• Data segment
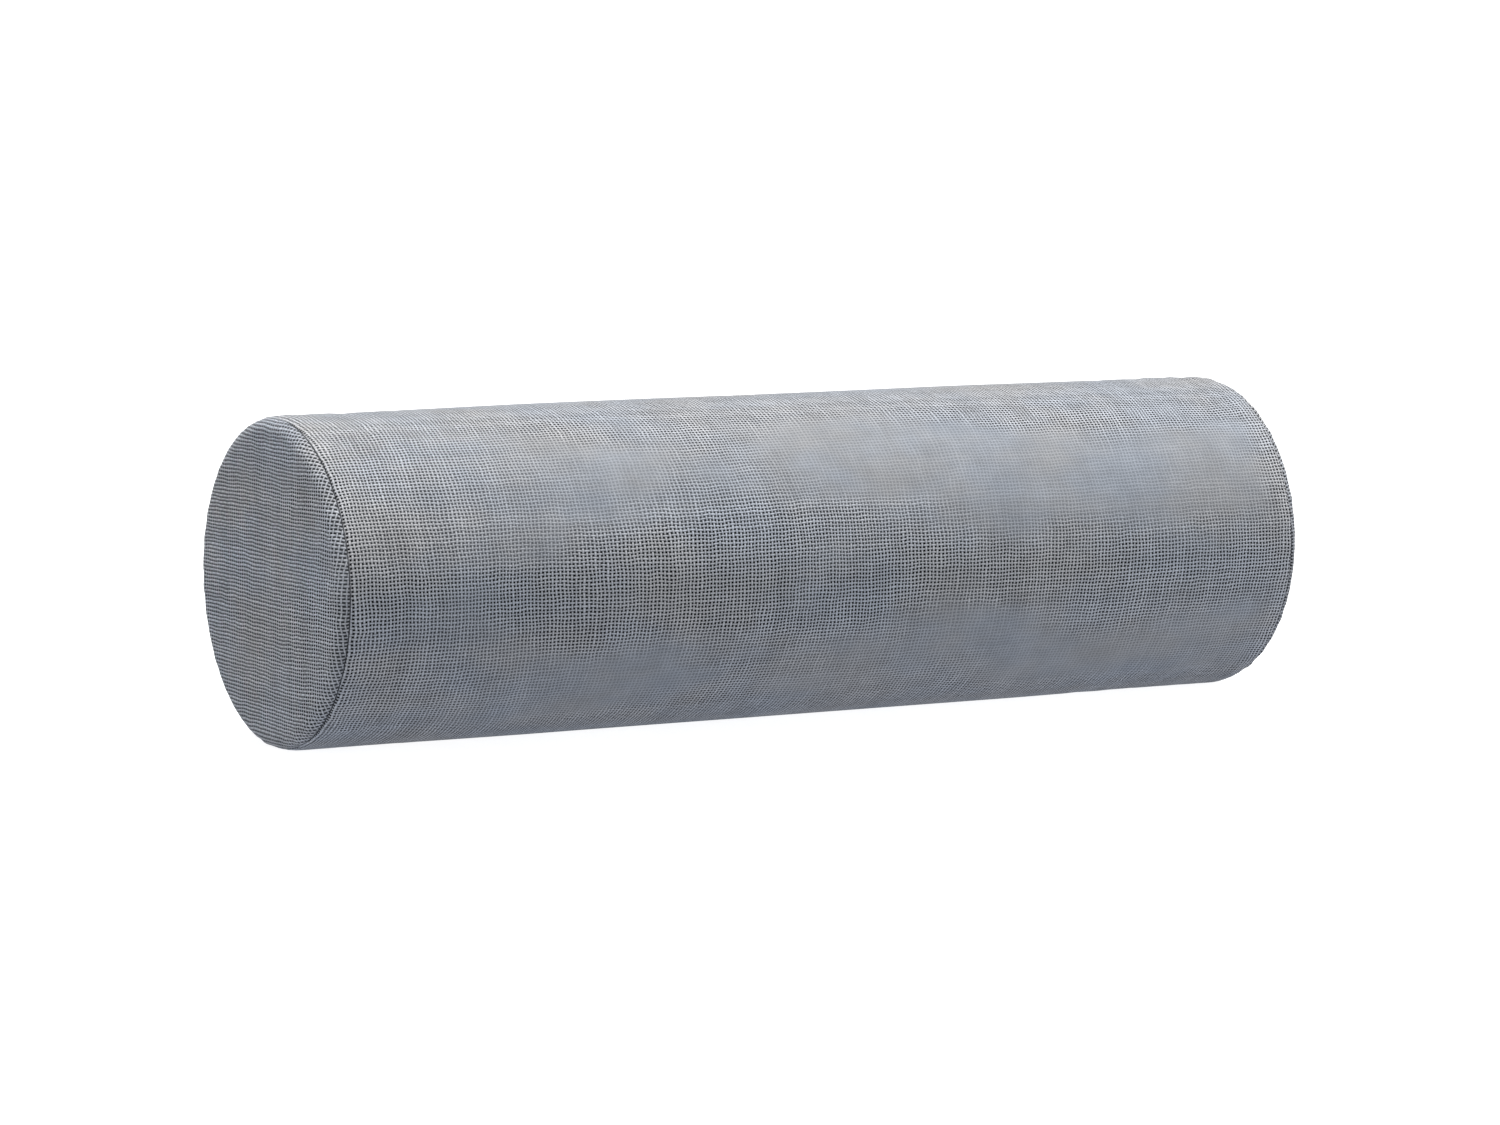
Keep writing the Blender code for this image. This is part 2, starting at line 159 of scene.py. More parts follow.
def sheet_object(name, outer, inner, cloth, material):
    """A closed shell between two grids of points that meet along their borders."""
    rows, columns = outer.shape[:2]
    front = np.arange(rows * columns).reshape(rows, columns)
    back = front.copy()
    back[1:-1, 1:-1] = rows * columns + np.arange((rows - 2) * (columns - 2)).reshape(rows - 2, -1)
    points = np.concatenate([outer.reshape(-1, 3), inner[1:-1, 1:-1].reshape(-1, 3)])
    faces = np.concatenate([quads(front), quads(back)[:, ::-1]])
    drawn = np.concatenate([quads(front), quads(front)[:, ::-1]])
    return mesh_object(name, points, faces.tolist(), material, cloth.reshape(-1, 2)[drawn])


def unit(vectors):
    return vectors / np.linalg.norm(vectors, axis=-1, keepdims=True)


def rods_object(name, paths, radii, over, material, sides=8, flatness=1.0):
    """Rods along paths, given as (rod, point, xyz). Over is the direction that each rod's top faces."""
    paths = np.asarray(paths, float)
    along = unit(np.gradient(paths, axis=1))
    side = unit(np.cross(along, over))
    top = np.cross(side, along) * flatness
    turn = np.linspace(0, math.tau, sides, endpoint=False)[:, None]
    ring = side[:, :, None] * np.cos(turn) + top[:, :, None] * np.sin(turn)
    points = paths[:, :, None] + np.asarray(radii)[..., None, None] * ring
    rods, count = paths.shape[:2]
    number = np.arange(rods * count * sides).reshape(rods, count, sides)
    around = np.concatenate([number, number[:, :, :1]], axis=2)
    faces = quads(around).tolist() + number[:, 0].tolist() + number[:, -1].tolist()
    return mesh_object(name, points.reshape(-1, 3), faces, material)


def capsule_radii(radius, count, tip=0.04):
    """Radii of a rod whose ends round down to a small tip."""
    place = np.linspace(-1.0, 1.0, count)
    return radius * np.sqrt(np.clip(1.0 + tip - place**6, tip, None))


def evaluated_mesh(piece):
    """A new mesh of what an object's curve or modifiers make."""
    bpy.context.view_layer.update()
    graph = bpy.context.evaluated_depsgraph_get()
    return bpy.data.meshes.new_from_object(piece.evaluated_get(graph))


def finish_piece(piece, nodes, body="roller"):
    """Hangs a piece on its body, in place of CAD nodes, which it hides."""
    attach(piece, body)
    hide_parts(*nodes)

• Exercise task
Please quote the data above in full, with no line missing.

• Written response
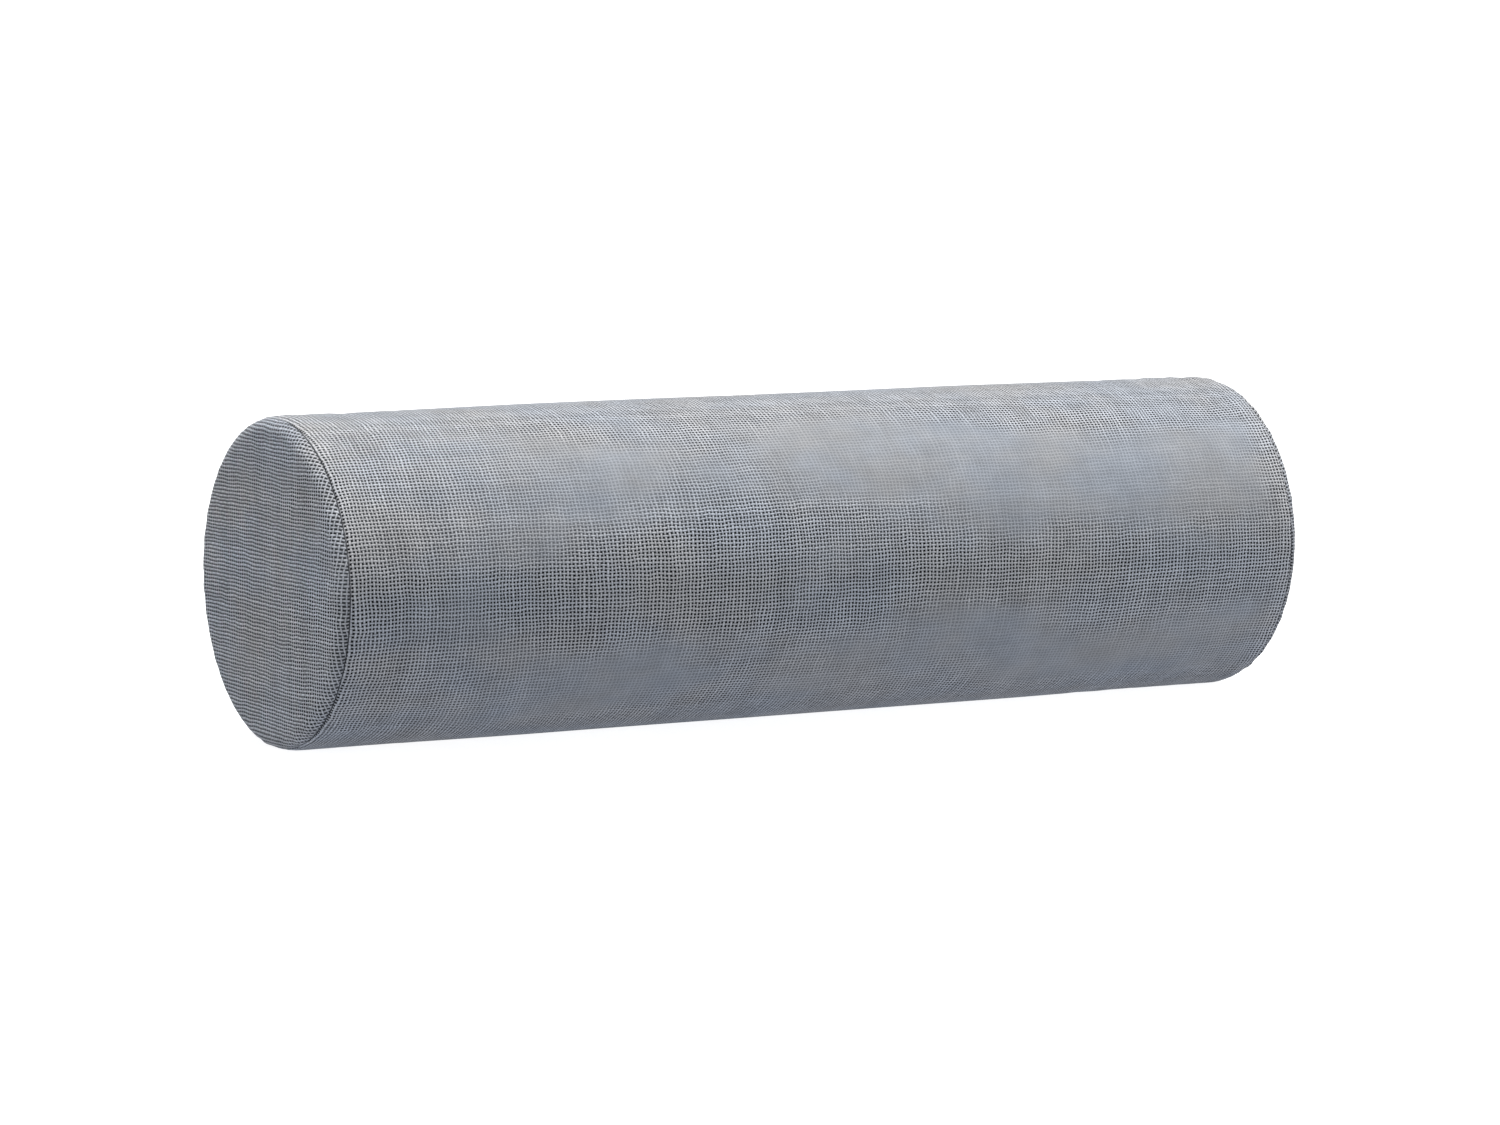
Keep writing the Blender code for this image. This is part 2, starting at line 159 of scene.py. More parts follow.
def sheet_object(name, outer, inner, cloth, material):
    """A closed shell between two grids of points that meet along their borders."""
    rows, columns = outer.shape[:2]
    front = np.arange(rows * columns).reshape(rows, columns)
    back = front.copy()
    back[1:-1, 1:-1] = rows * columns + np.arange((rows - 2) * (columns - 2)).reshape(rows - 2, -1)
    points = np.concatenate([outer.reshape(-1, 3), inner[1:-1, 1:-1].reshape(-1, 3)])
    faces = np.concatenate([quads(front), quads(back)[:, ::-1]])
    drawn = np.concatenate([quads(front), quads(front)[:, ::-1]])
    return mesh_object(name, points, faces.tolist(), material, cloth.reshape(-1, 2)[drawn])


def unit(vectors):
    return vectors / np.linalg.norm(vectors, axis=-1, keepdims=True)


def rods_object(name, paths, radii, over, material, sides=8, flatness=1.0):
    """Rods along paths, given as (rod, point, xyz). Over is the direction that each rod's top faces."""
    paths = np.asarray(paths, float)
    along = unit(np.gradient(paths, axis=1))
    side = unit(np.cross(along, over))
    top = np.cross(side, along) * flatness
    turn = np.linspace(0, math.tau, sides, endpoint=False)[:, None]
    ring = side[:, :, None] * np.cos(turn) + top[:, :, None] * np.sin(turn)
    points = paths[:, :, None] + np.asarray(radii)[..., None, None] * ring
    rods, count = paths.shape[:2]
    number = np.arange(rods * count * sides).reshape(rods, count, sides)
    around = np.concatenate([number, number[:, :, :1]], axis=2)
    faces = quads(around).tolist() + number[:, 0].tolist() + number[:, -1].tolist()
    return mesh_object(name, points.reshape(-1, 3), faces, material)


def capsule_radii(radius, count, tip=0.04):
    """Radii of a rod whose ends round down to a small tip."""
    place = np.linspace(-1.0, 1.0, count)
    return radius * np.sqrt(np.clip(1.0 + tip - place**6, tip, None))


def evaluated_mesh(piece):
    """A new mesh of what an object's curve or modifiers make."""
    bpy.context.view_layer.update()
    graph = bpy.context.evaluated_depsgraph_get()
    return bpy.data.meshes.new_from_object(piece.evaluated_get(graph))


def finish_piece(piece, nodes, body="roller"):
    """Hangs a piece on its body, in place of CAD nodes, which it hides."""
    attach(piece, body)
    hide_parts(*nodes)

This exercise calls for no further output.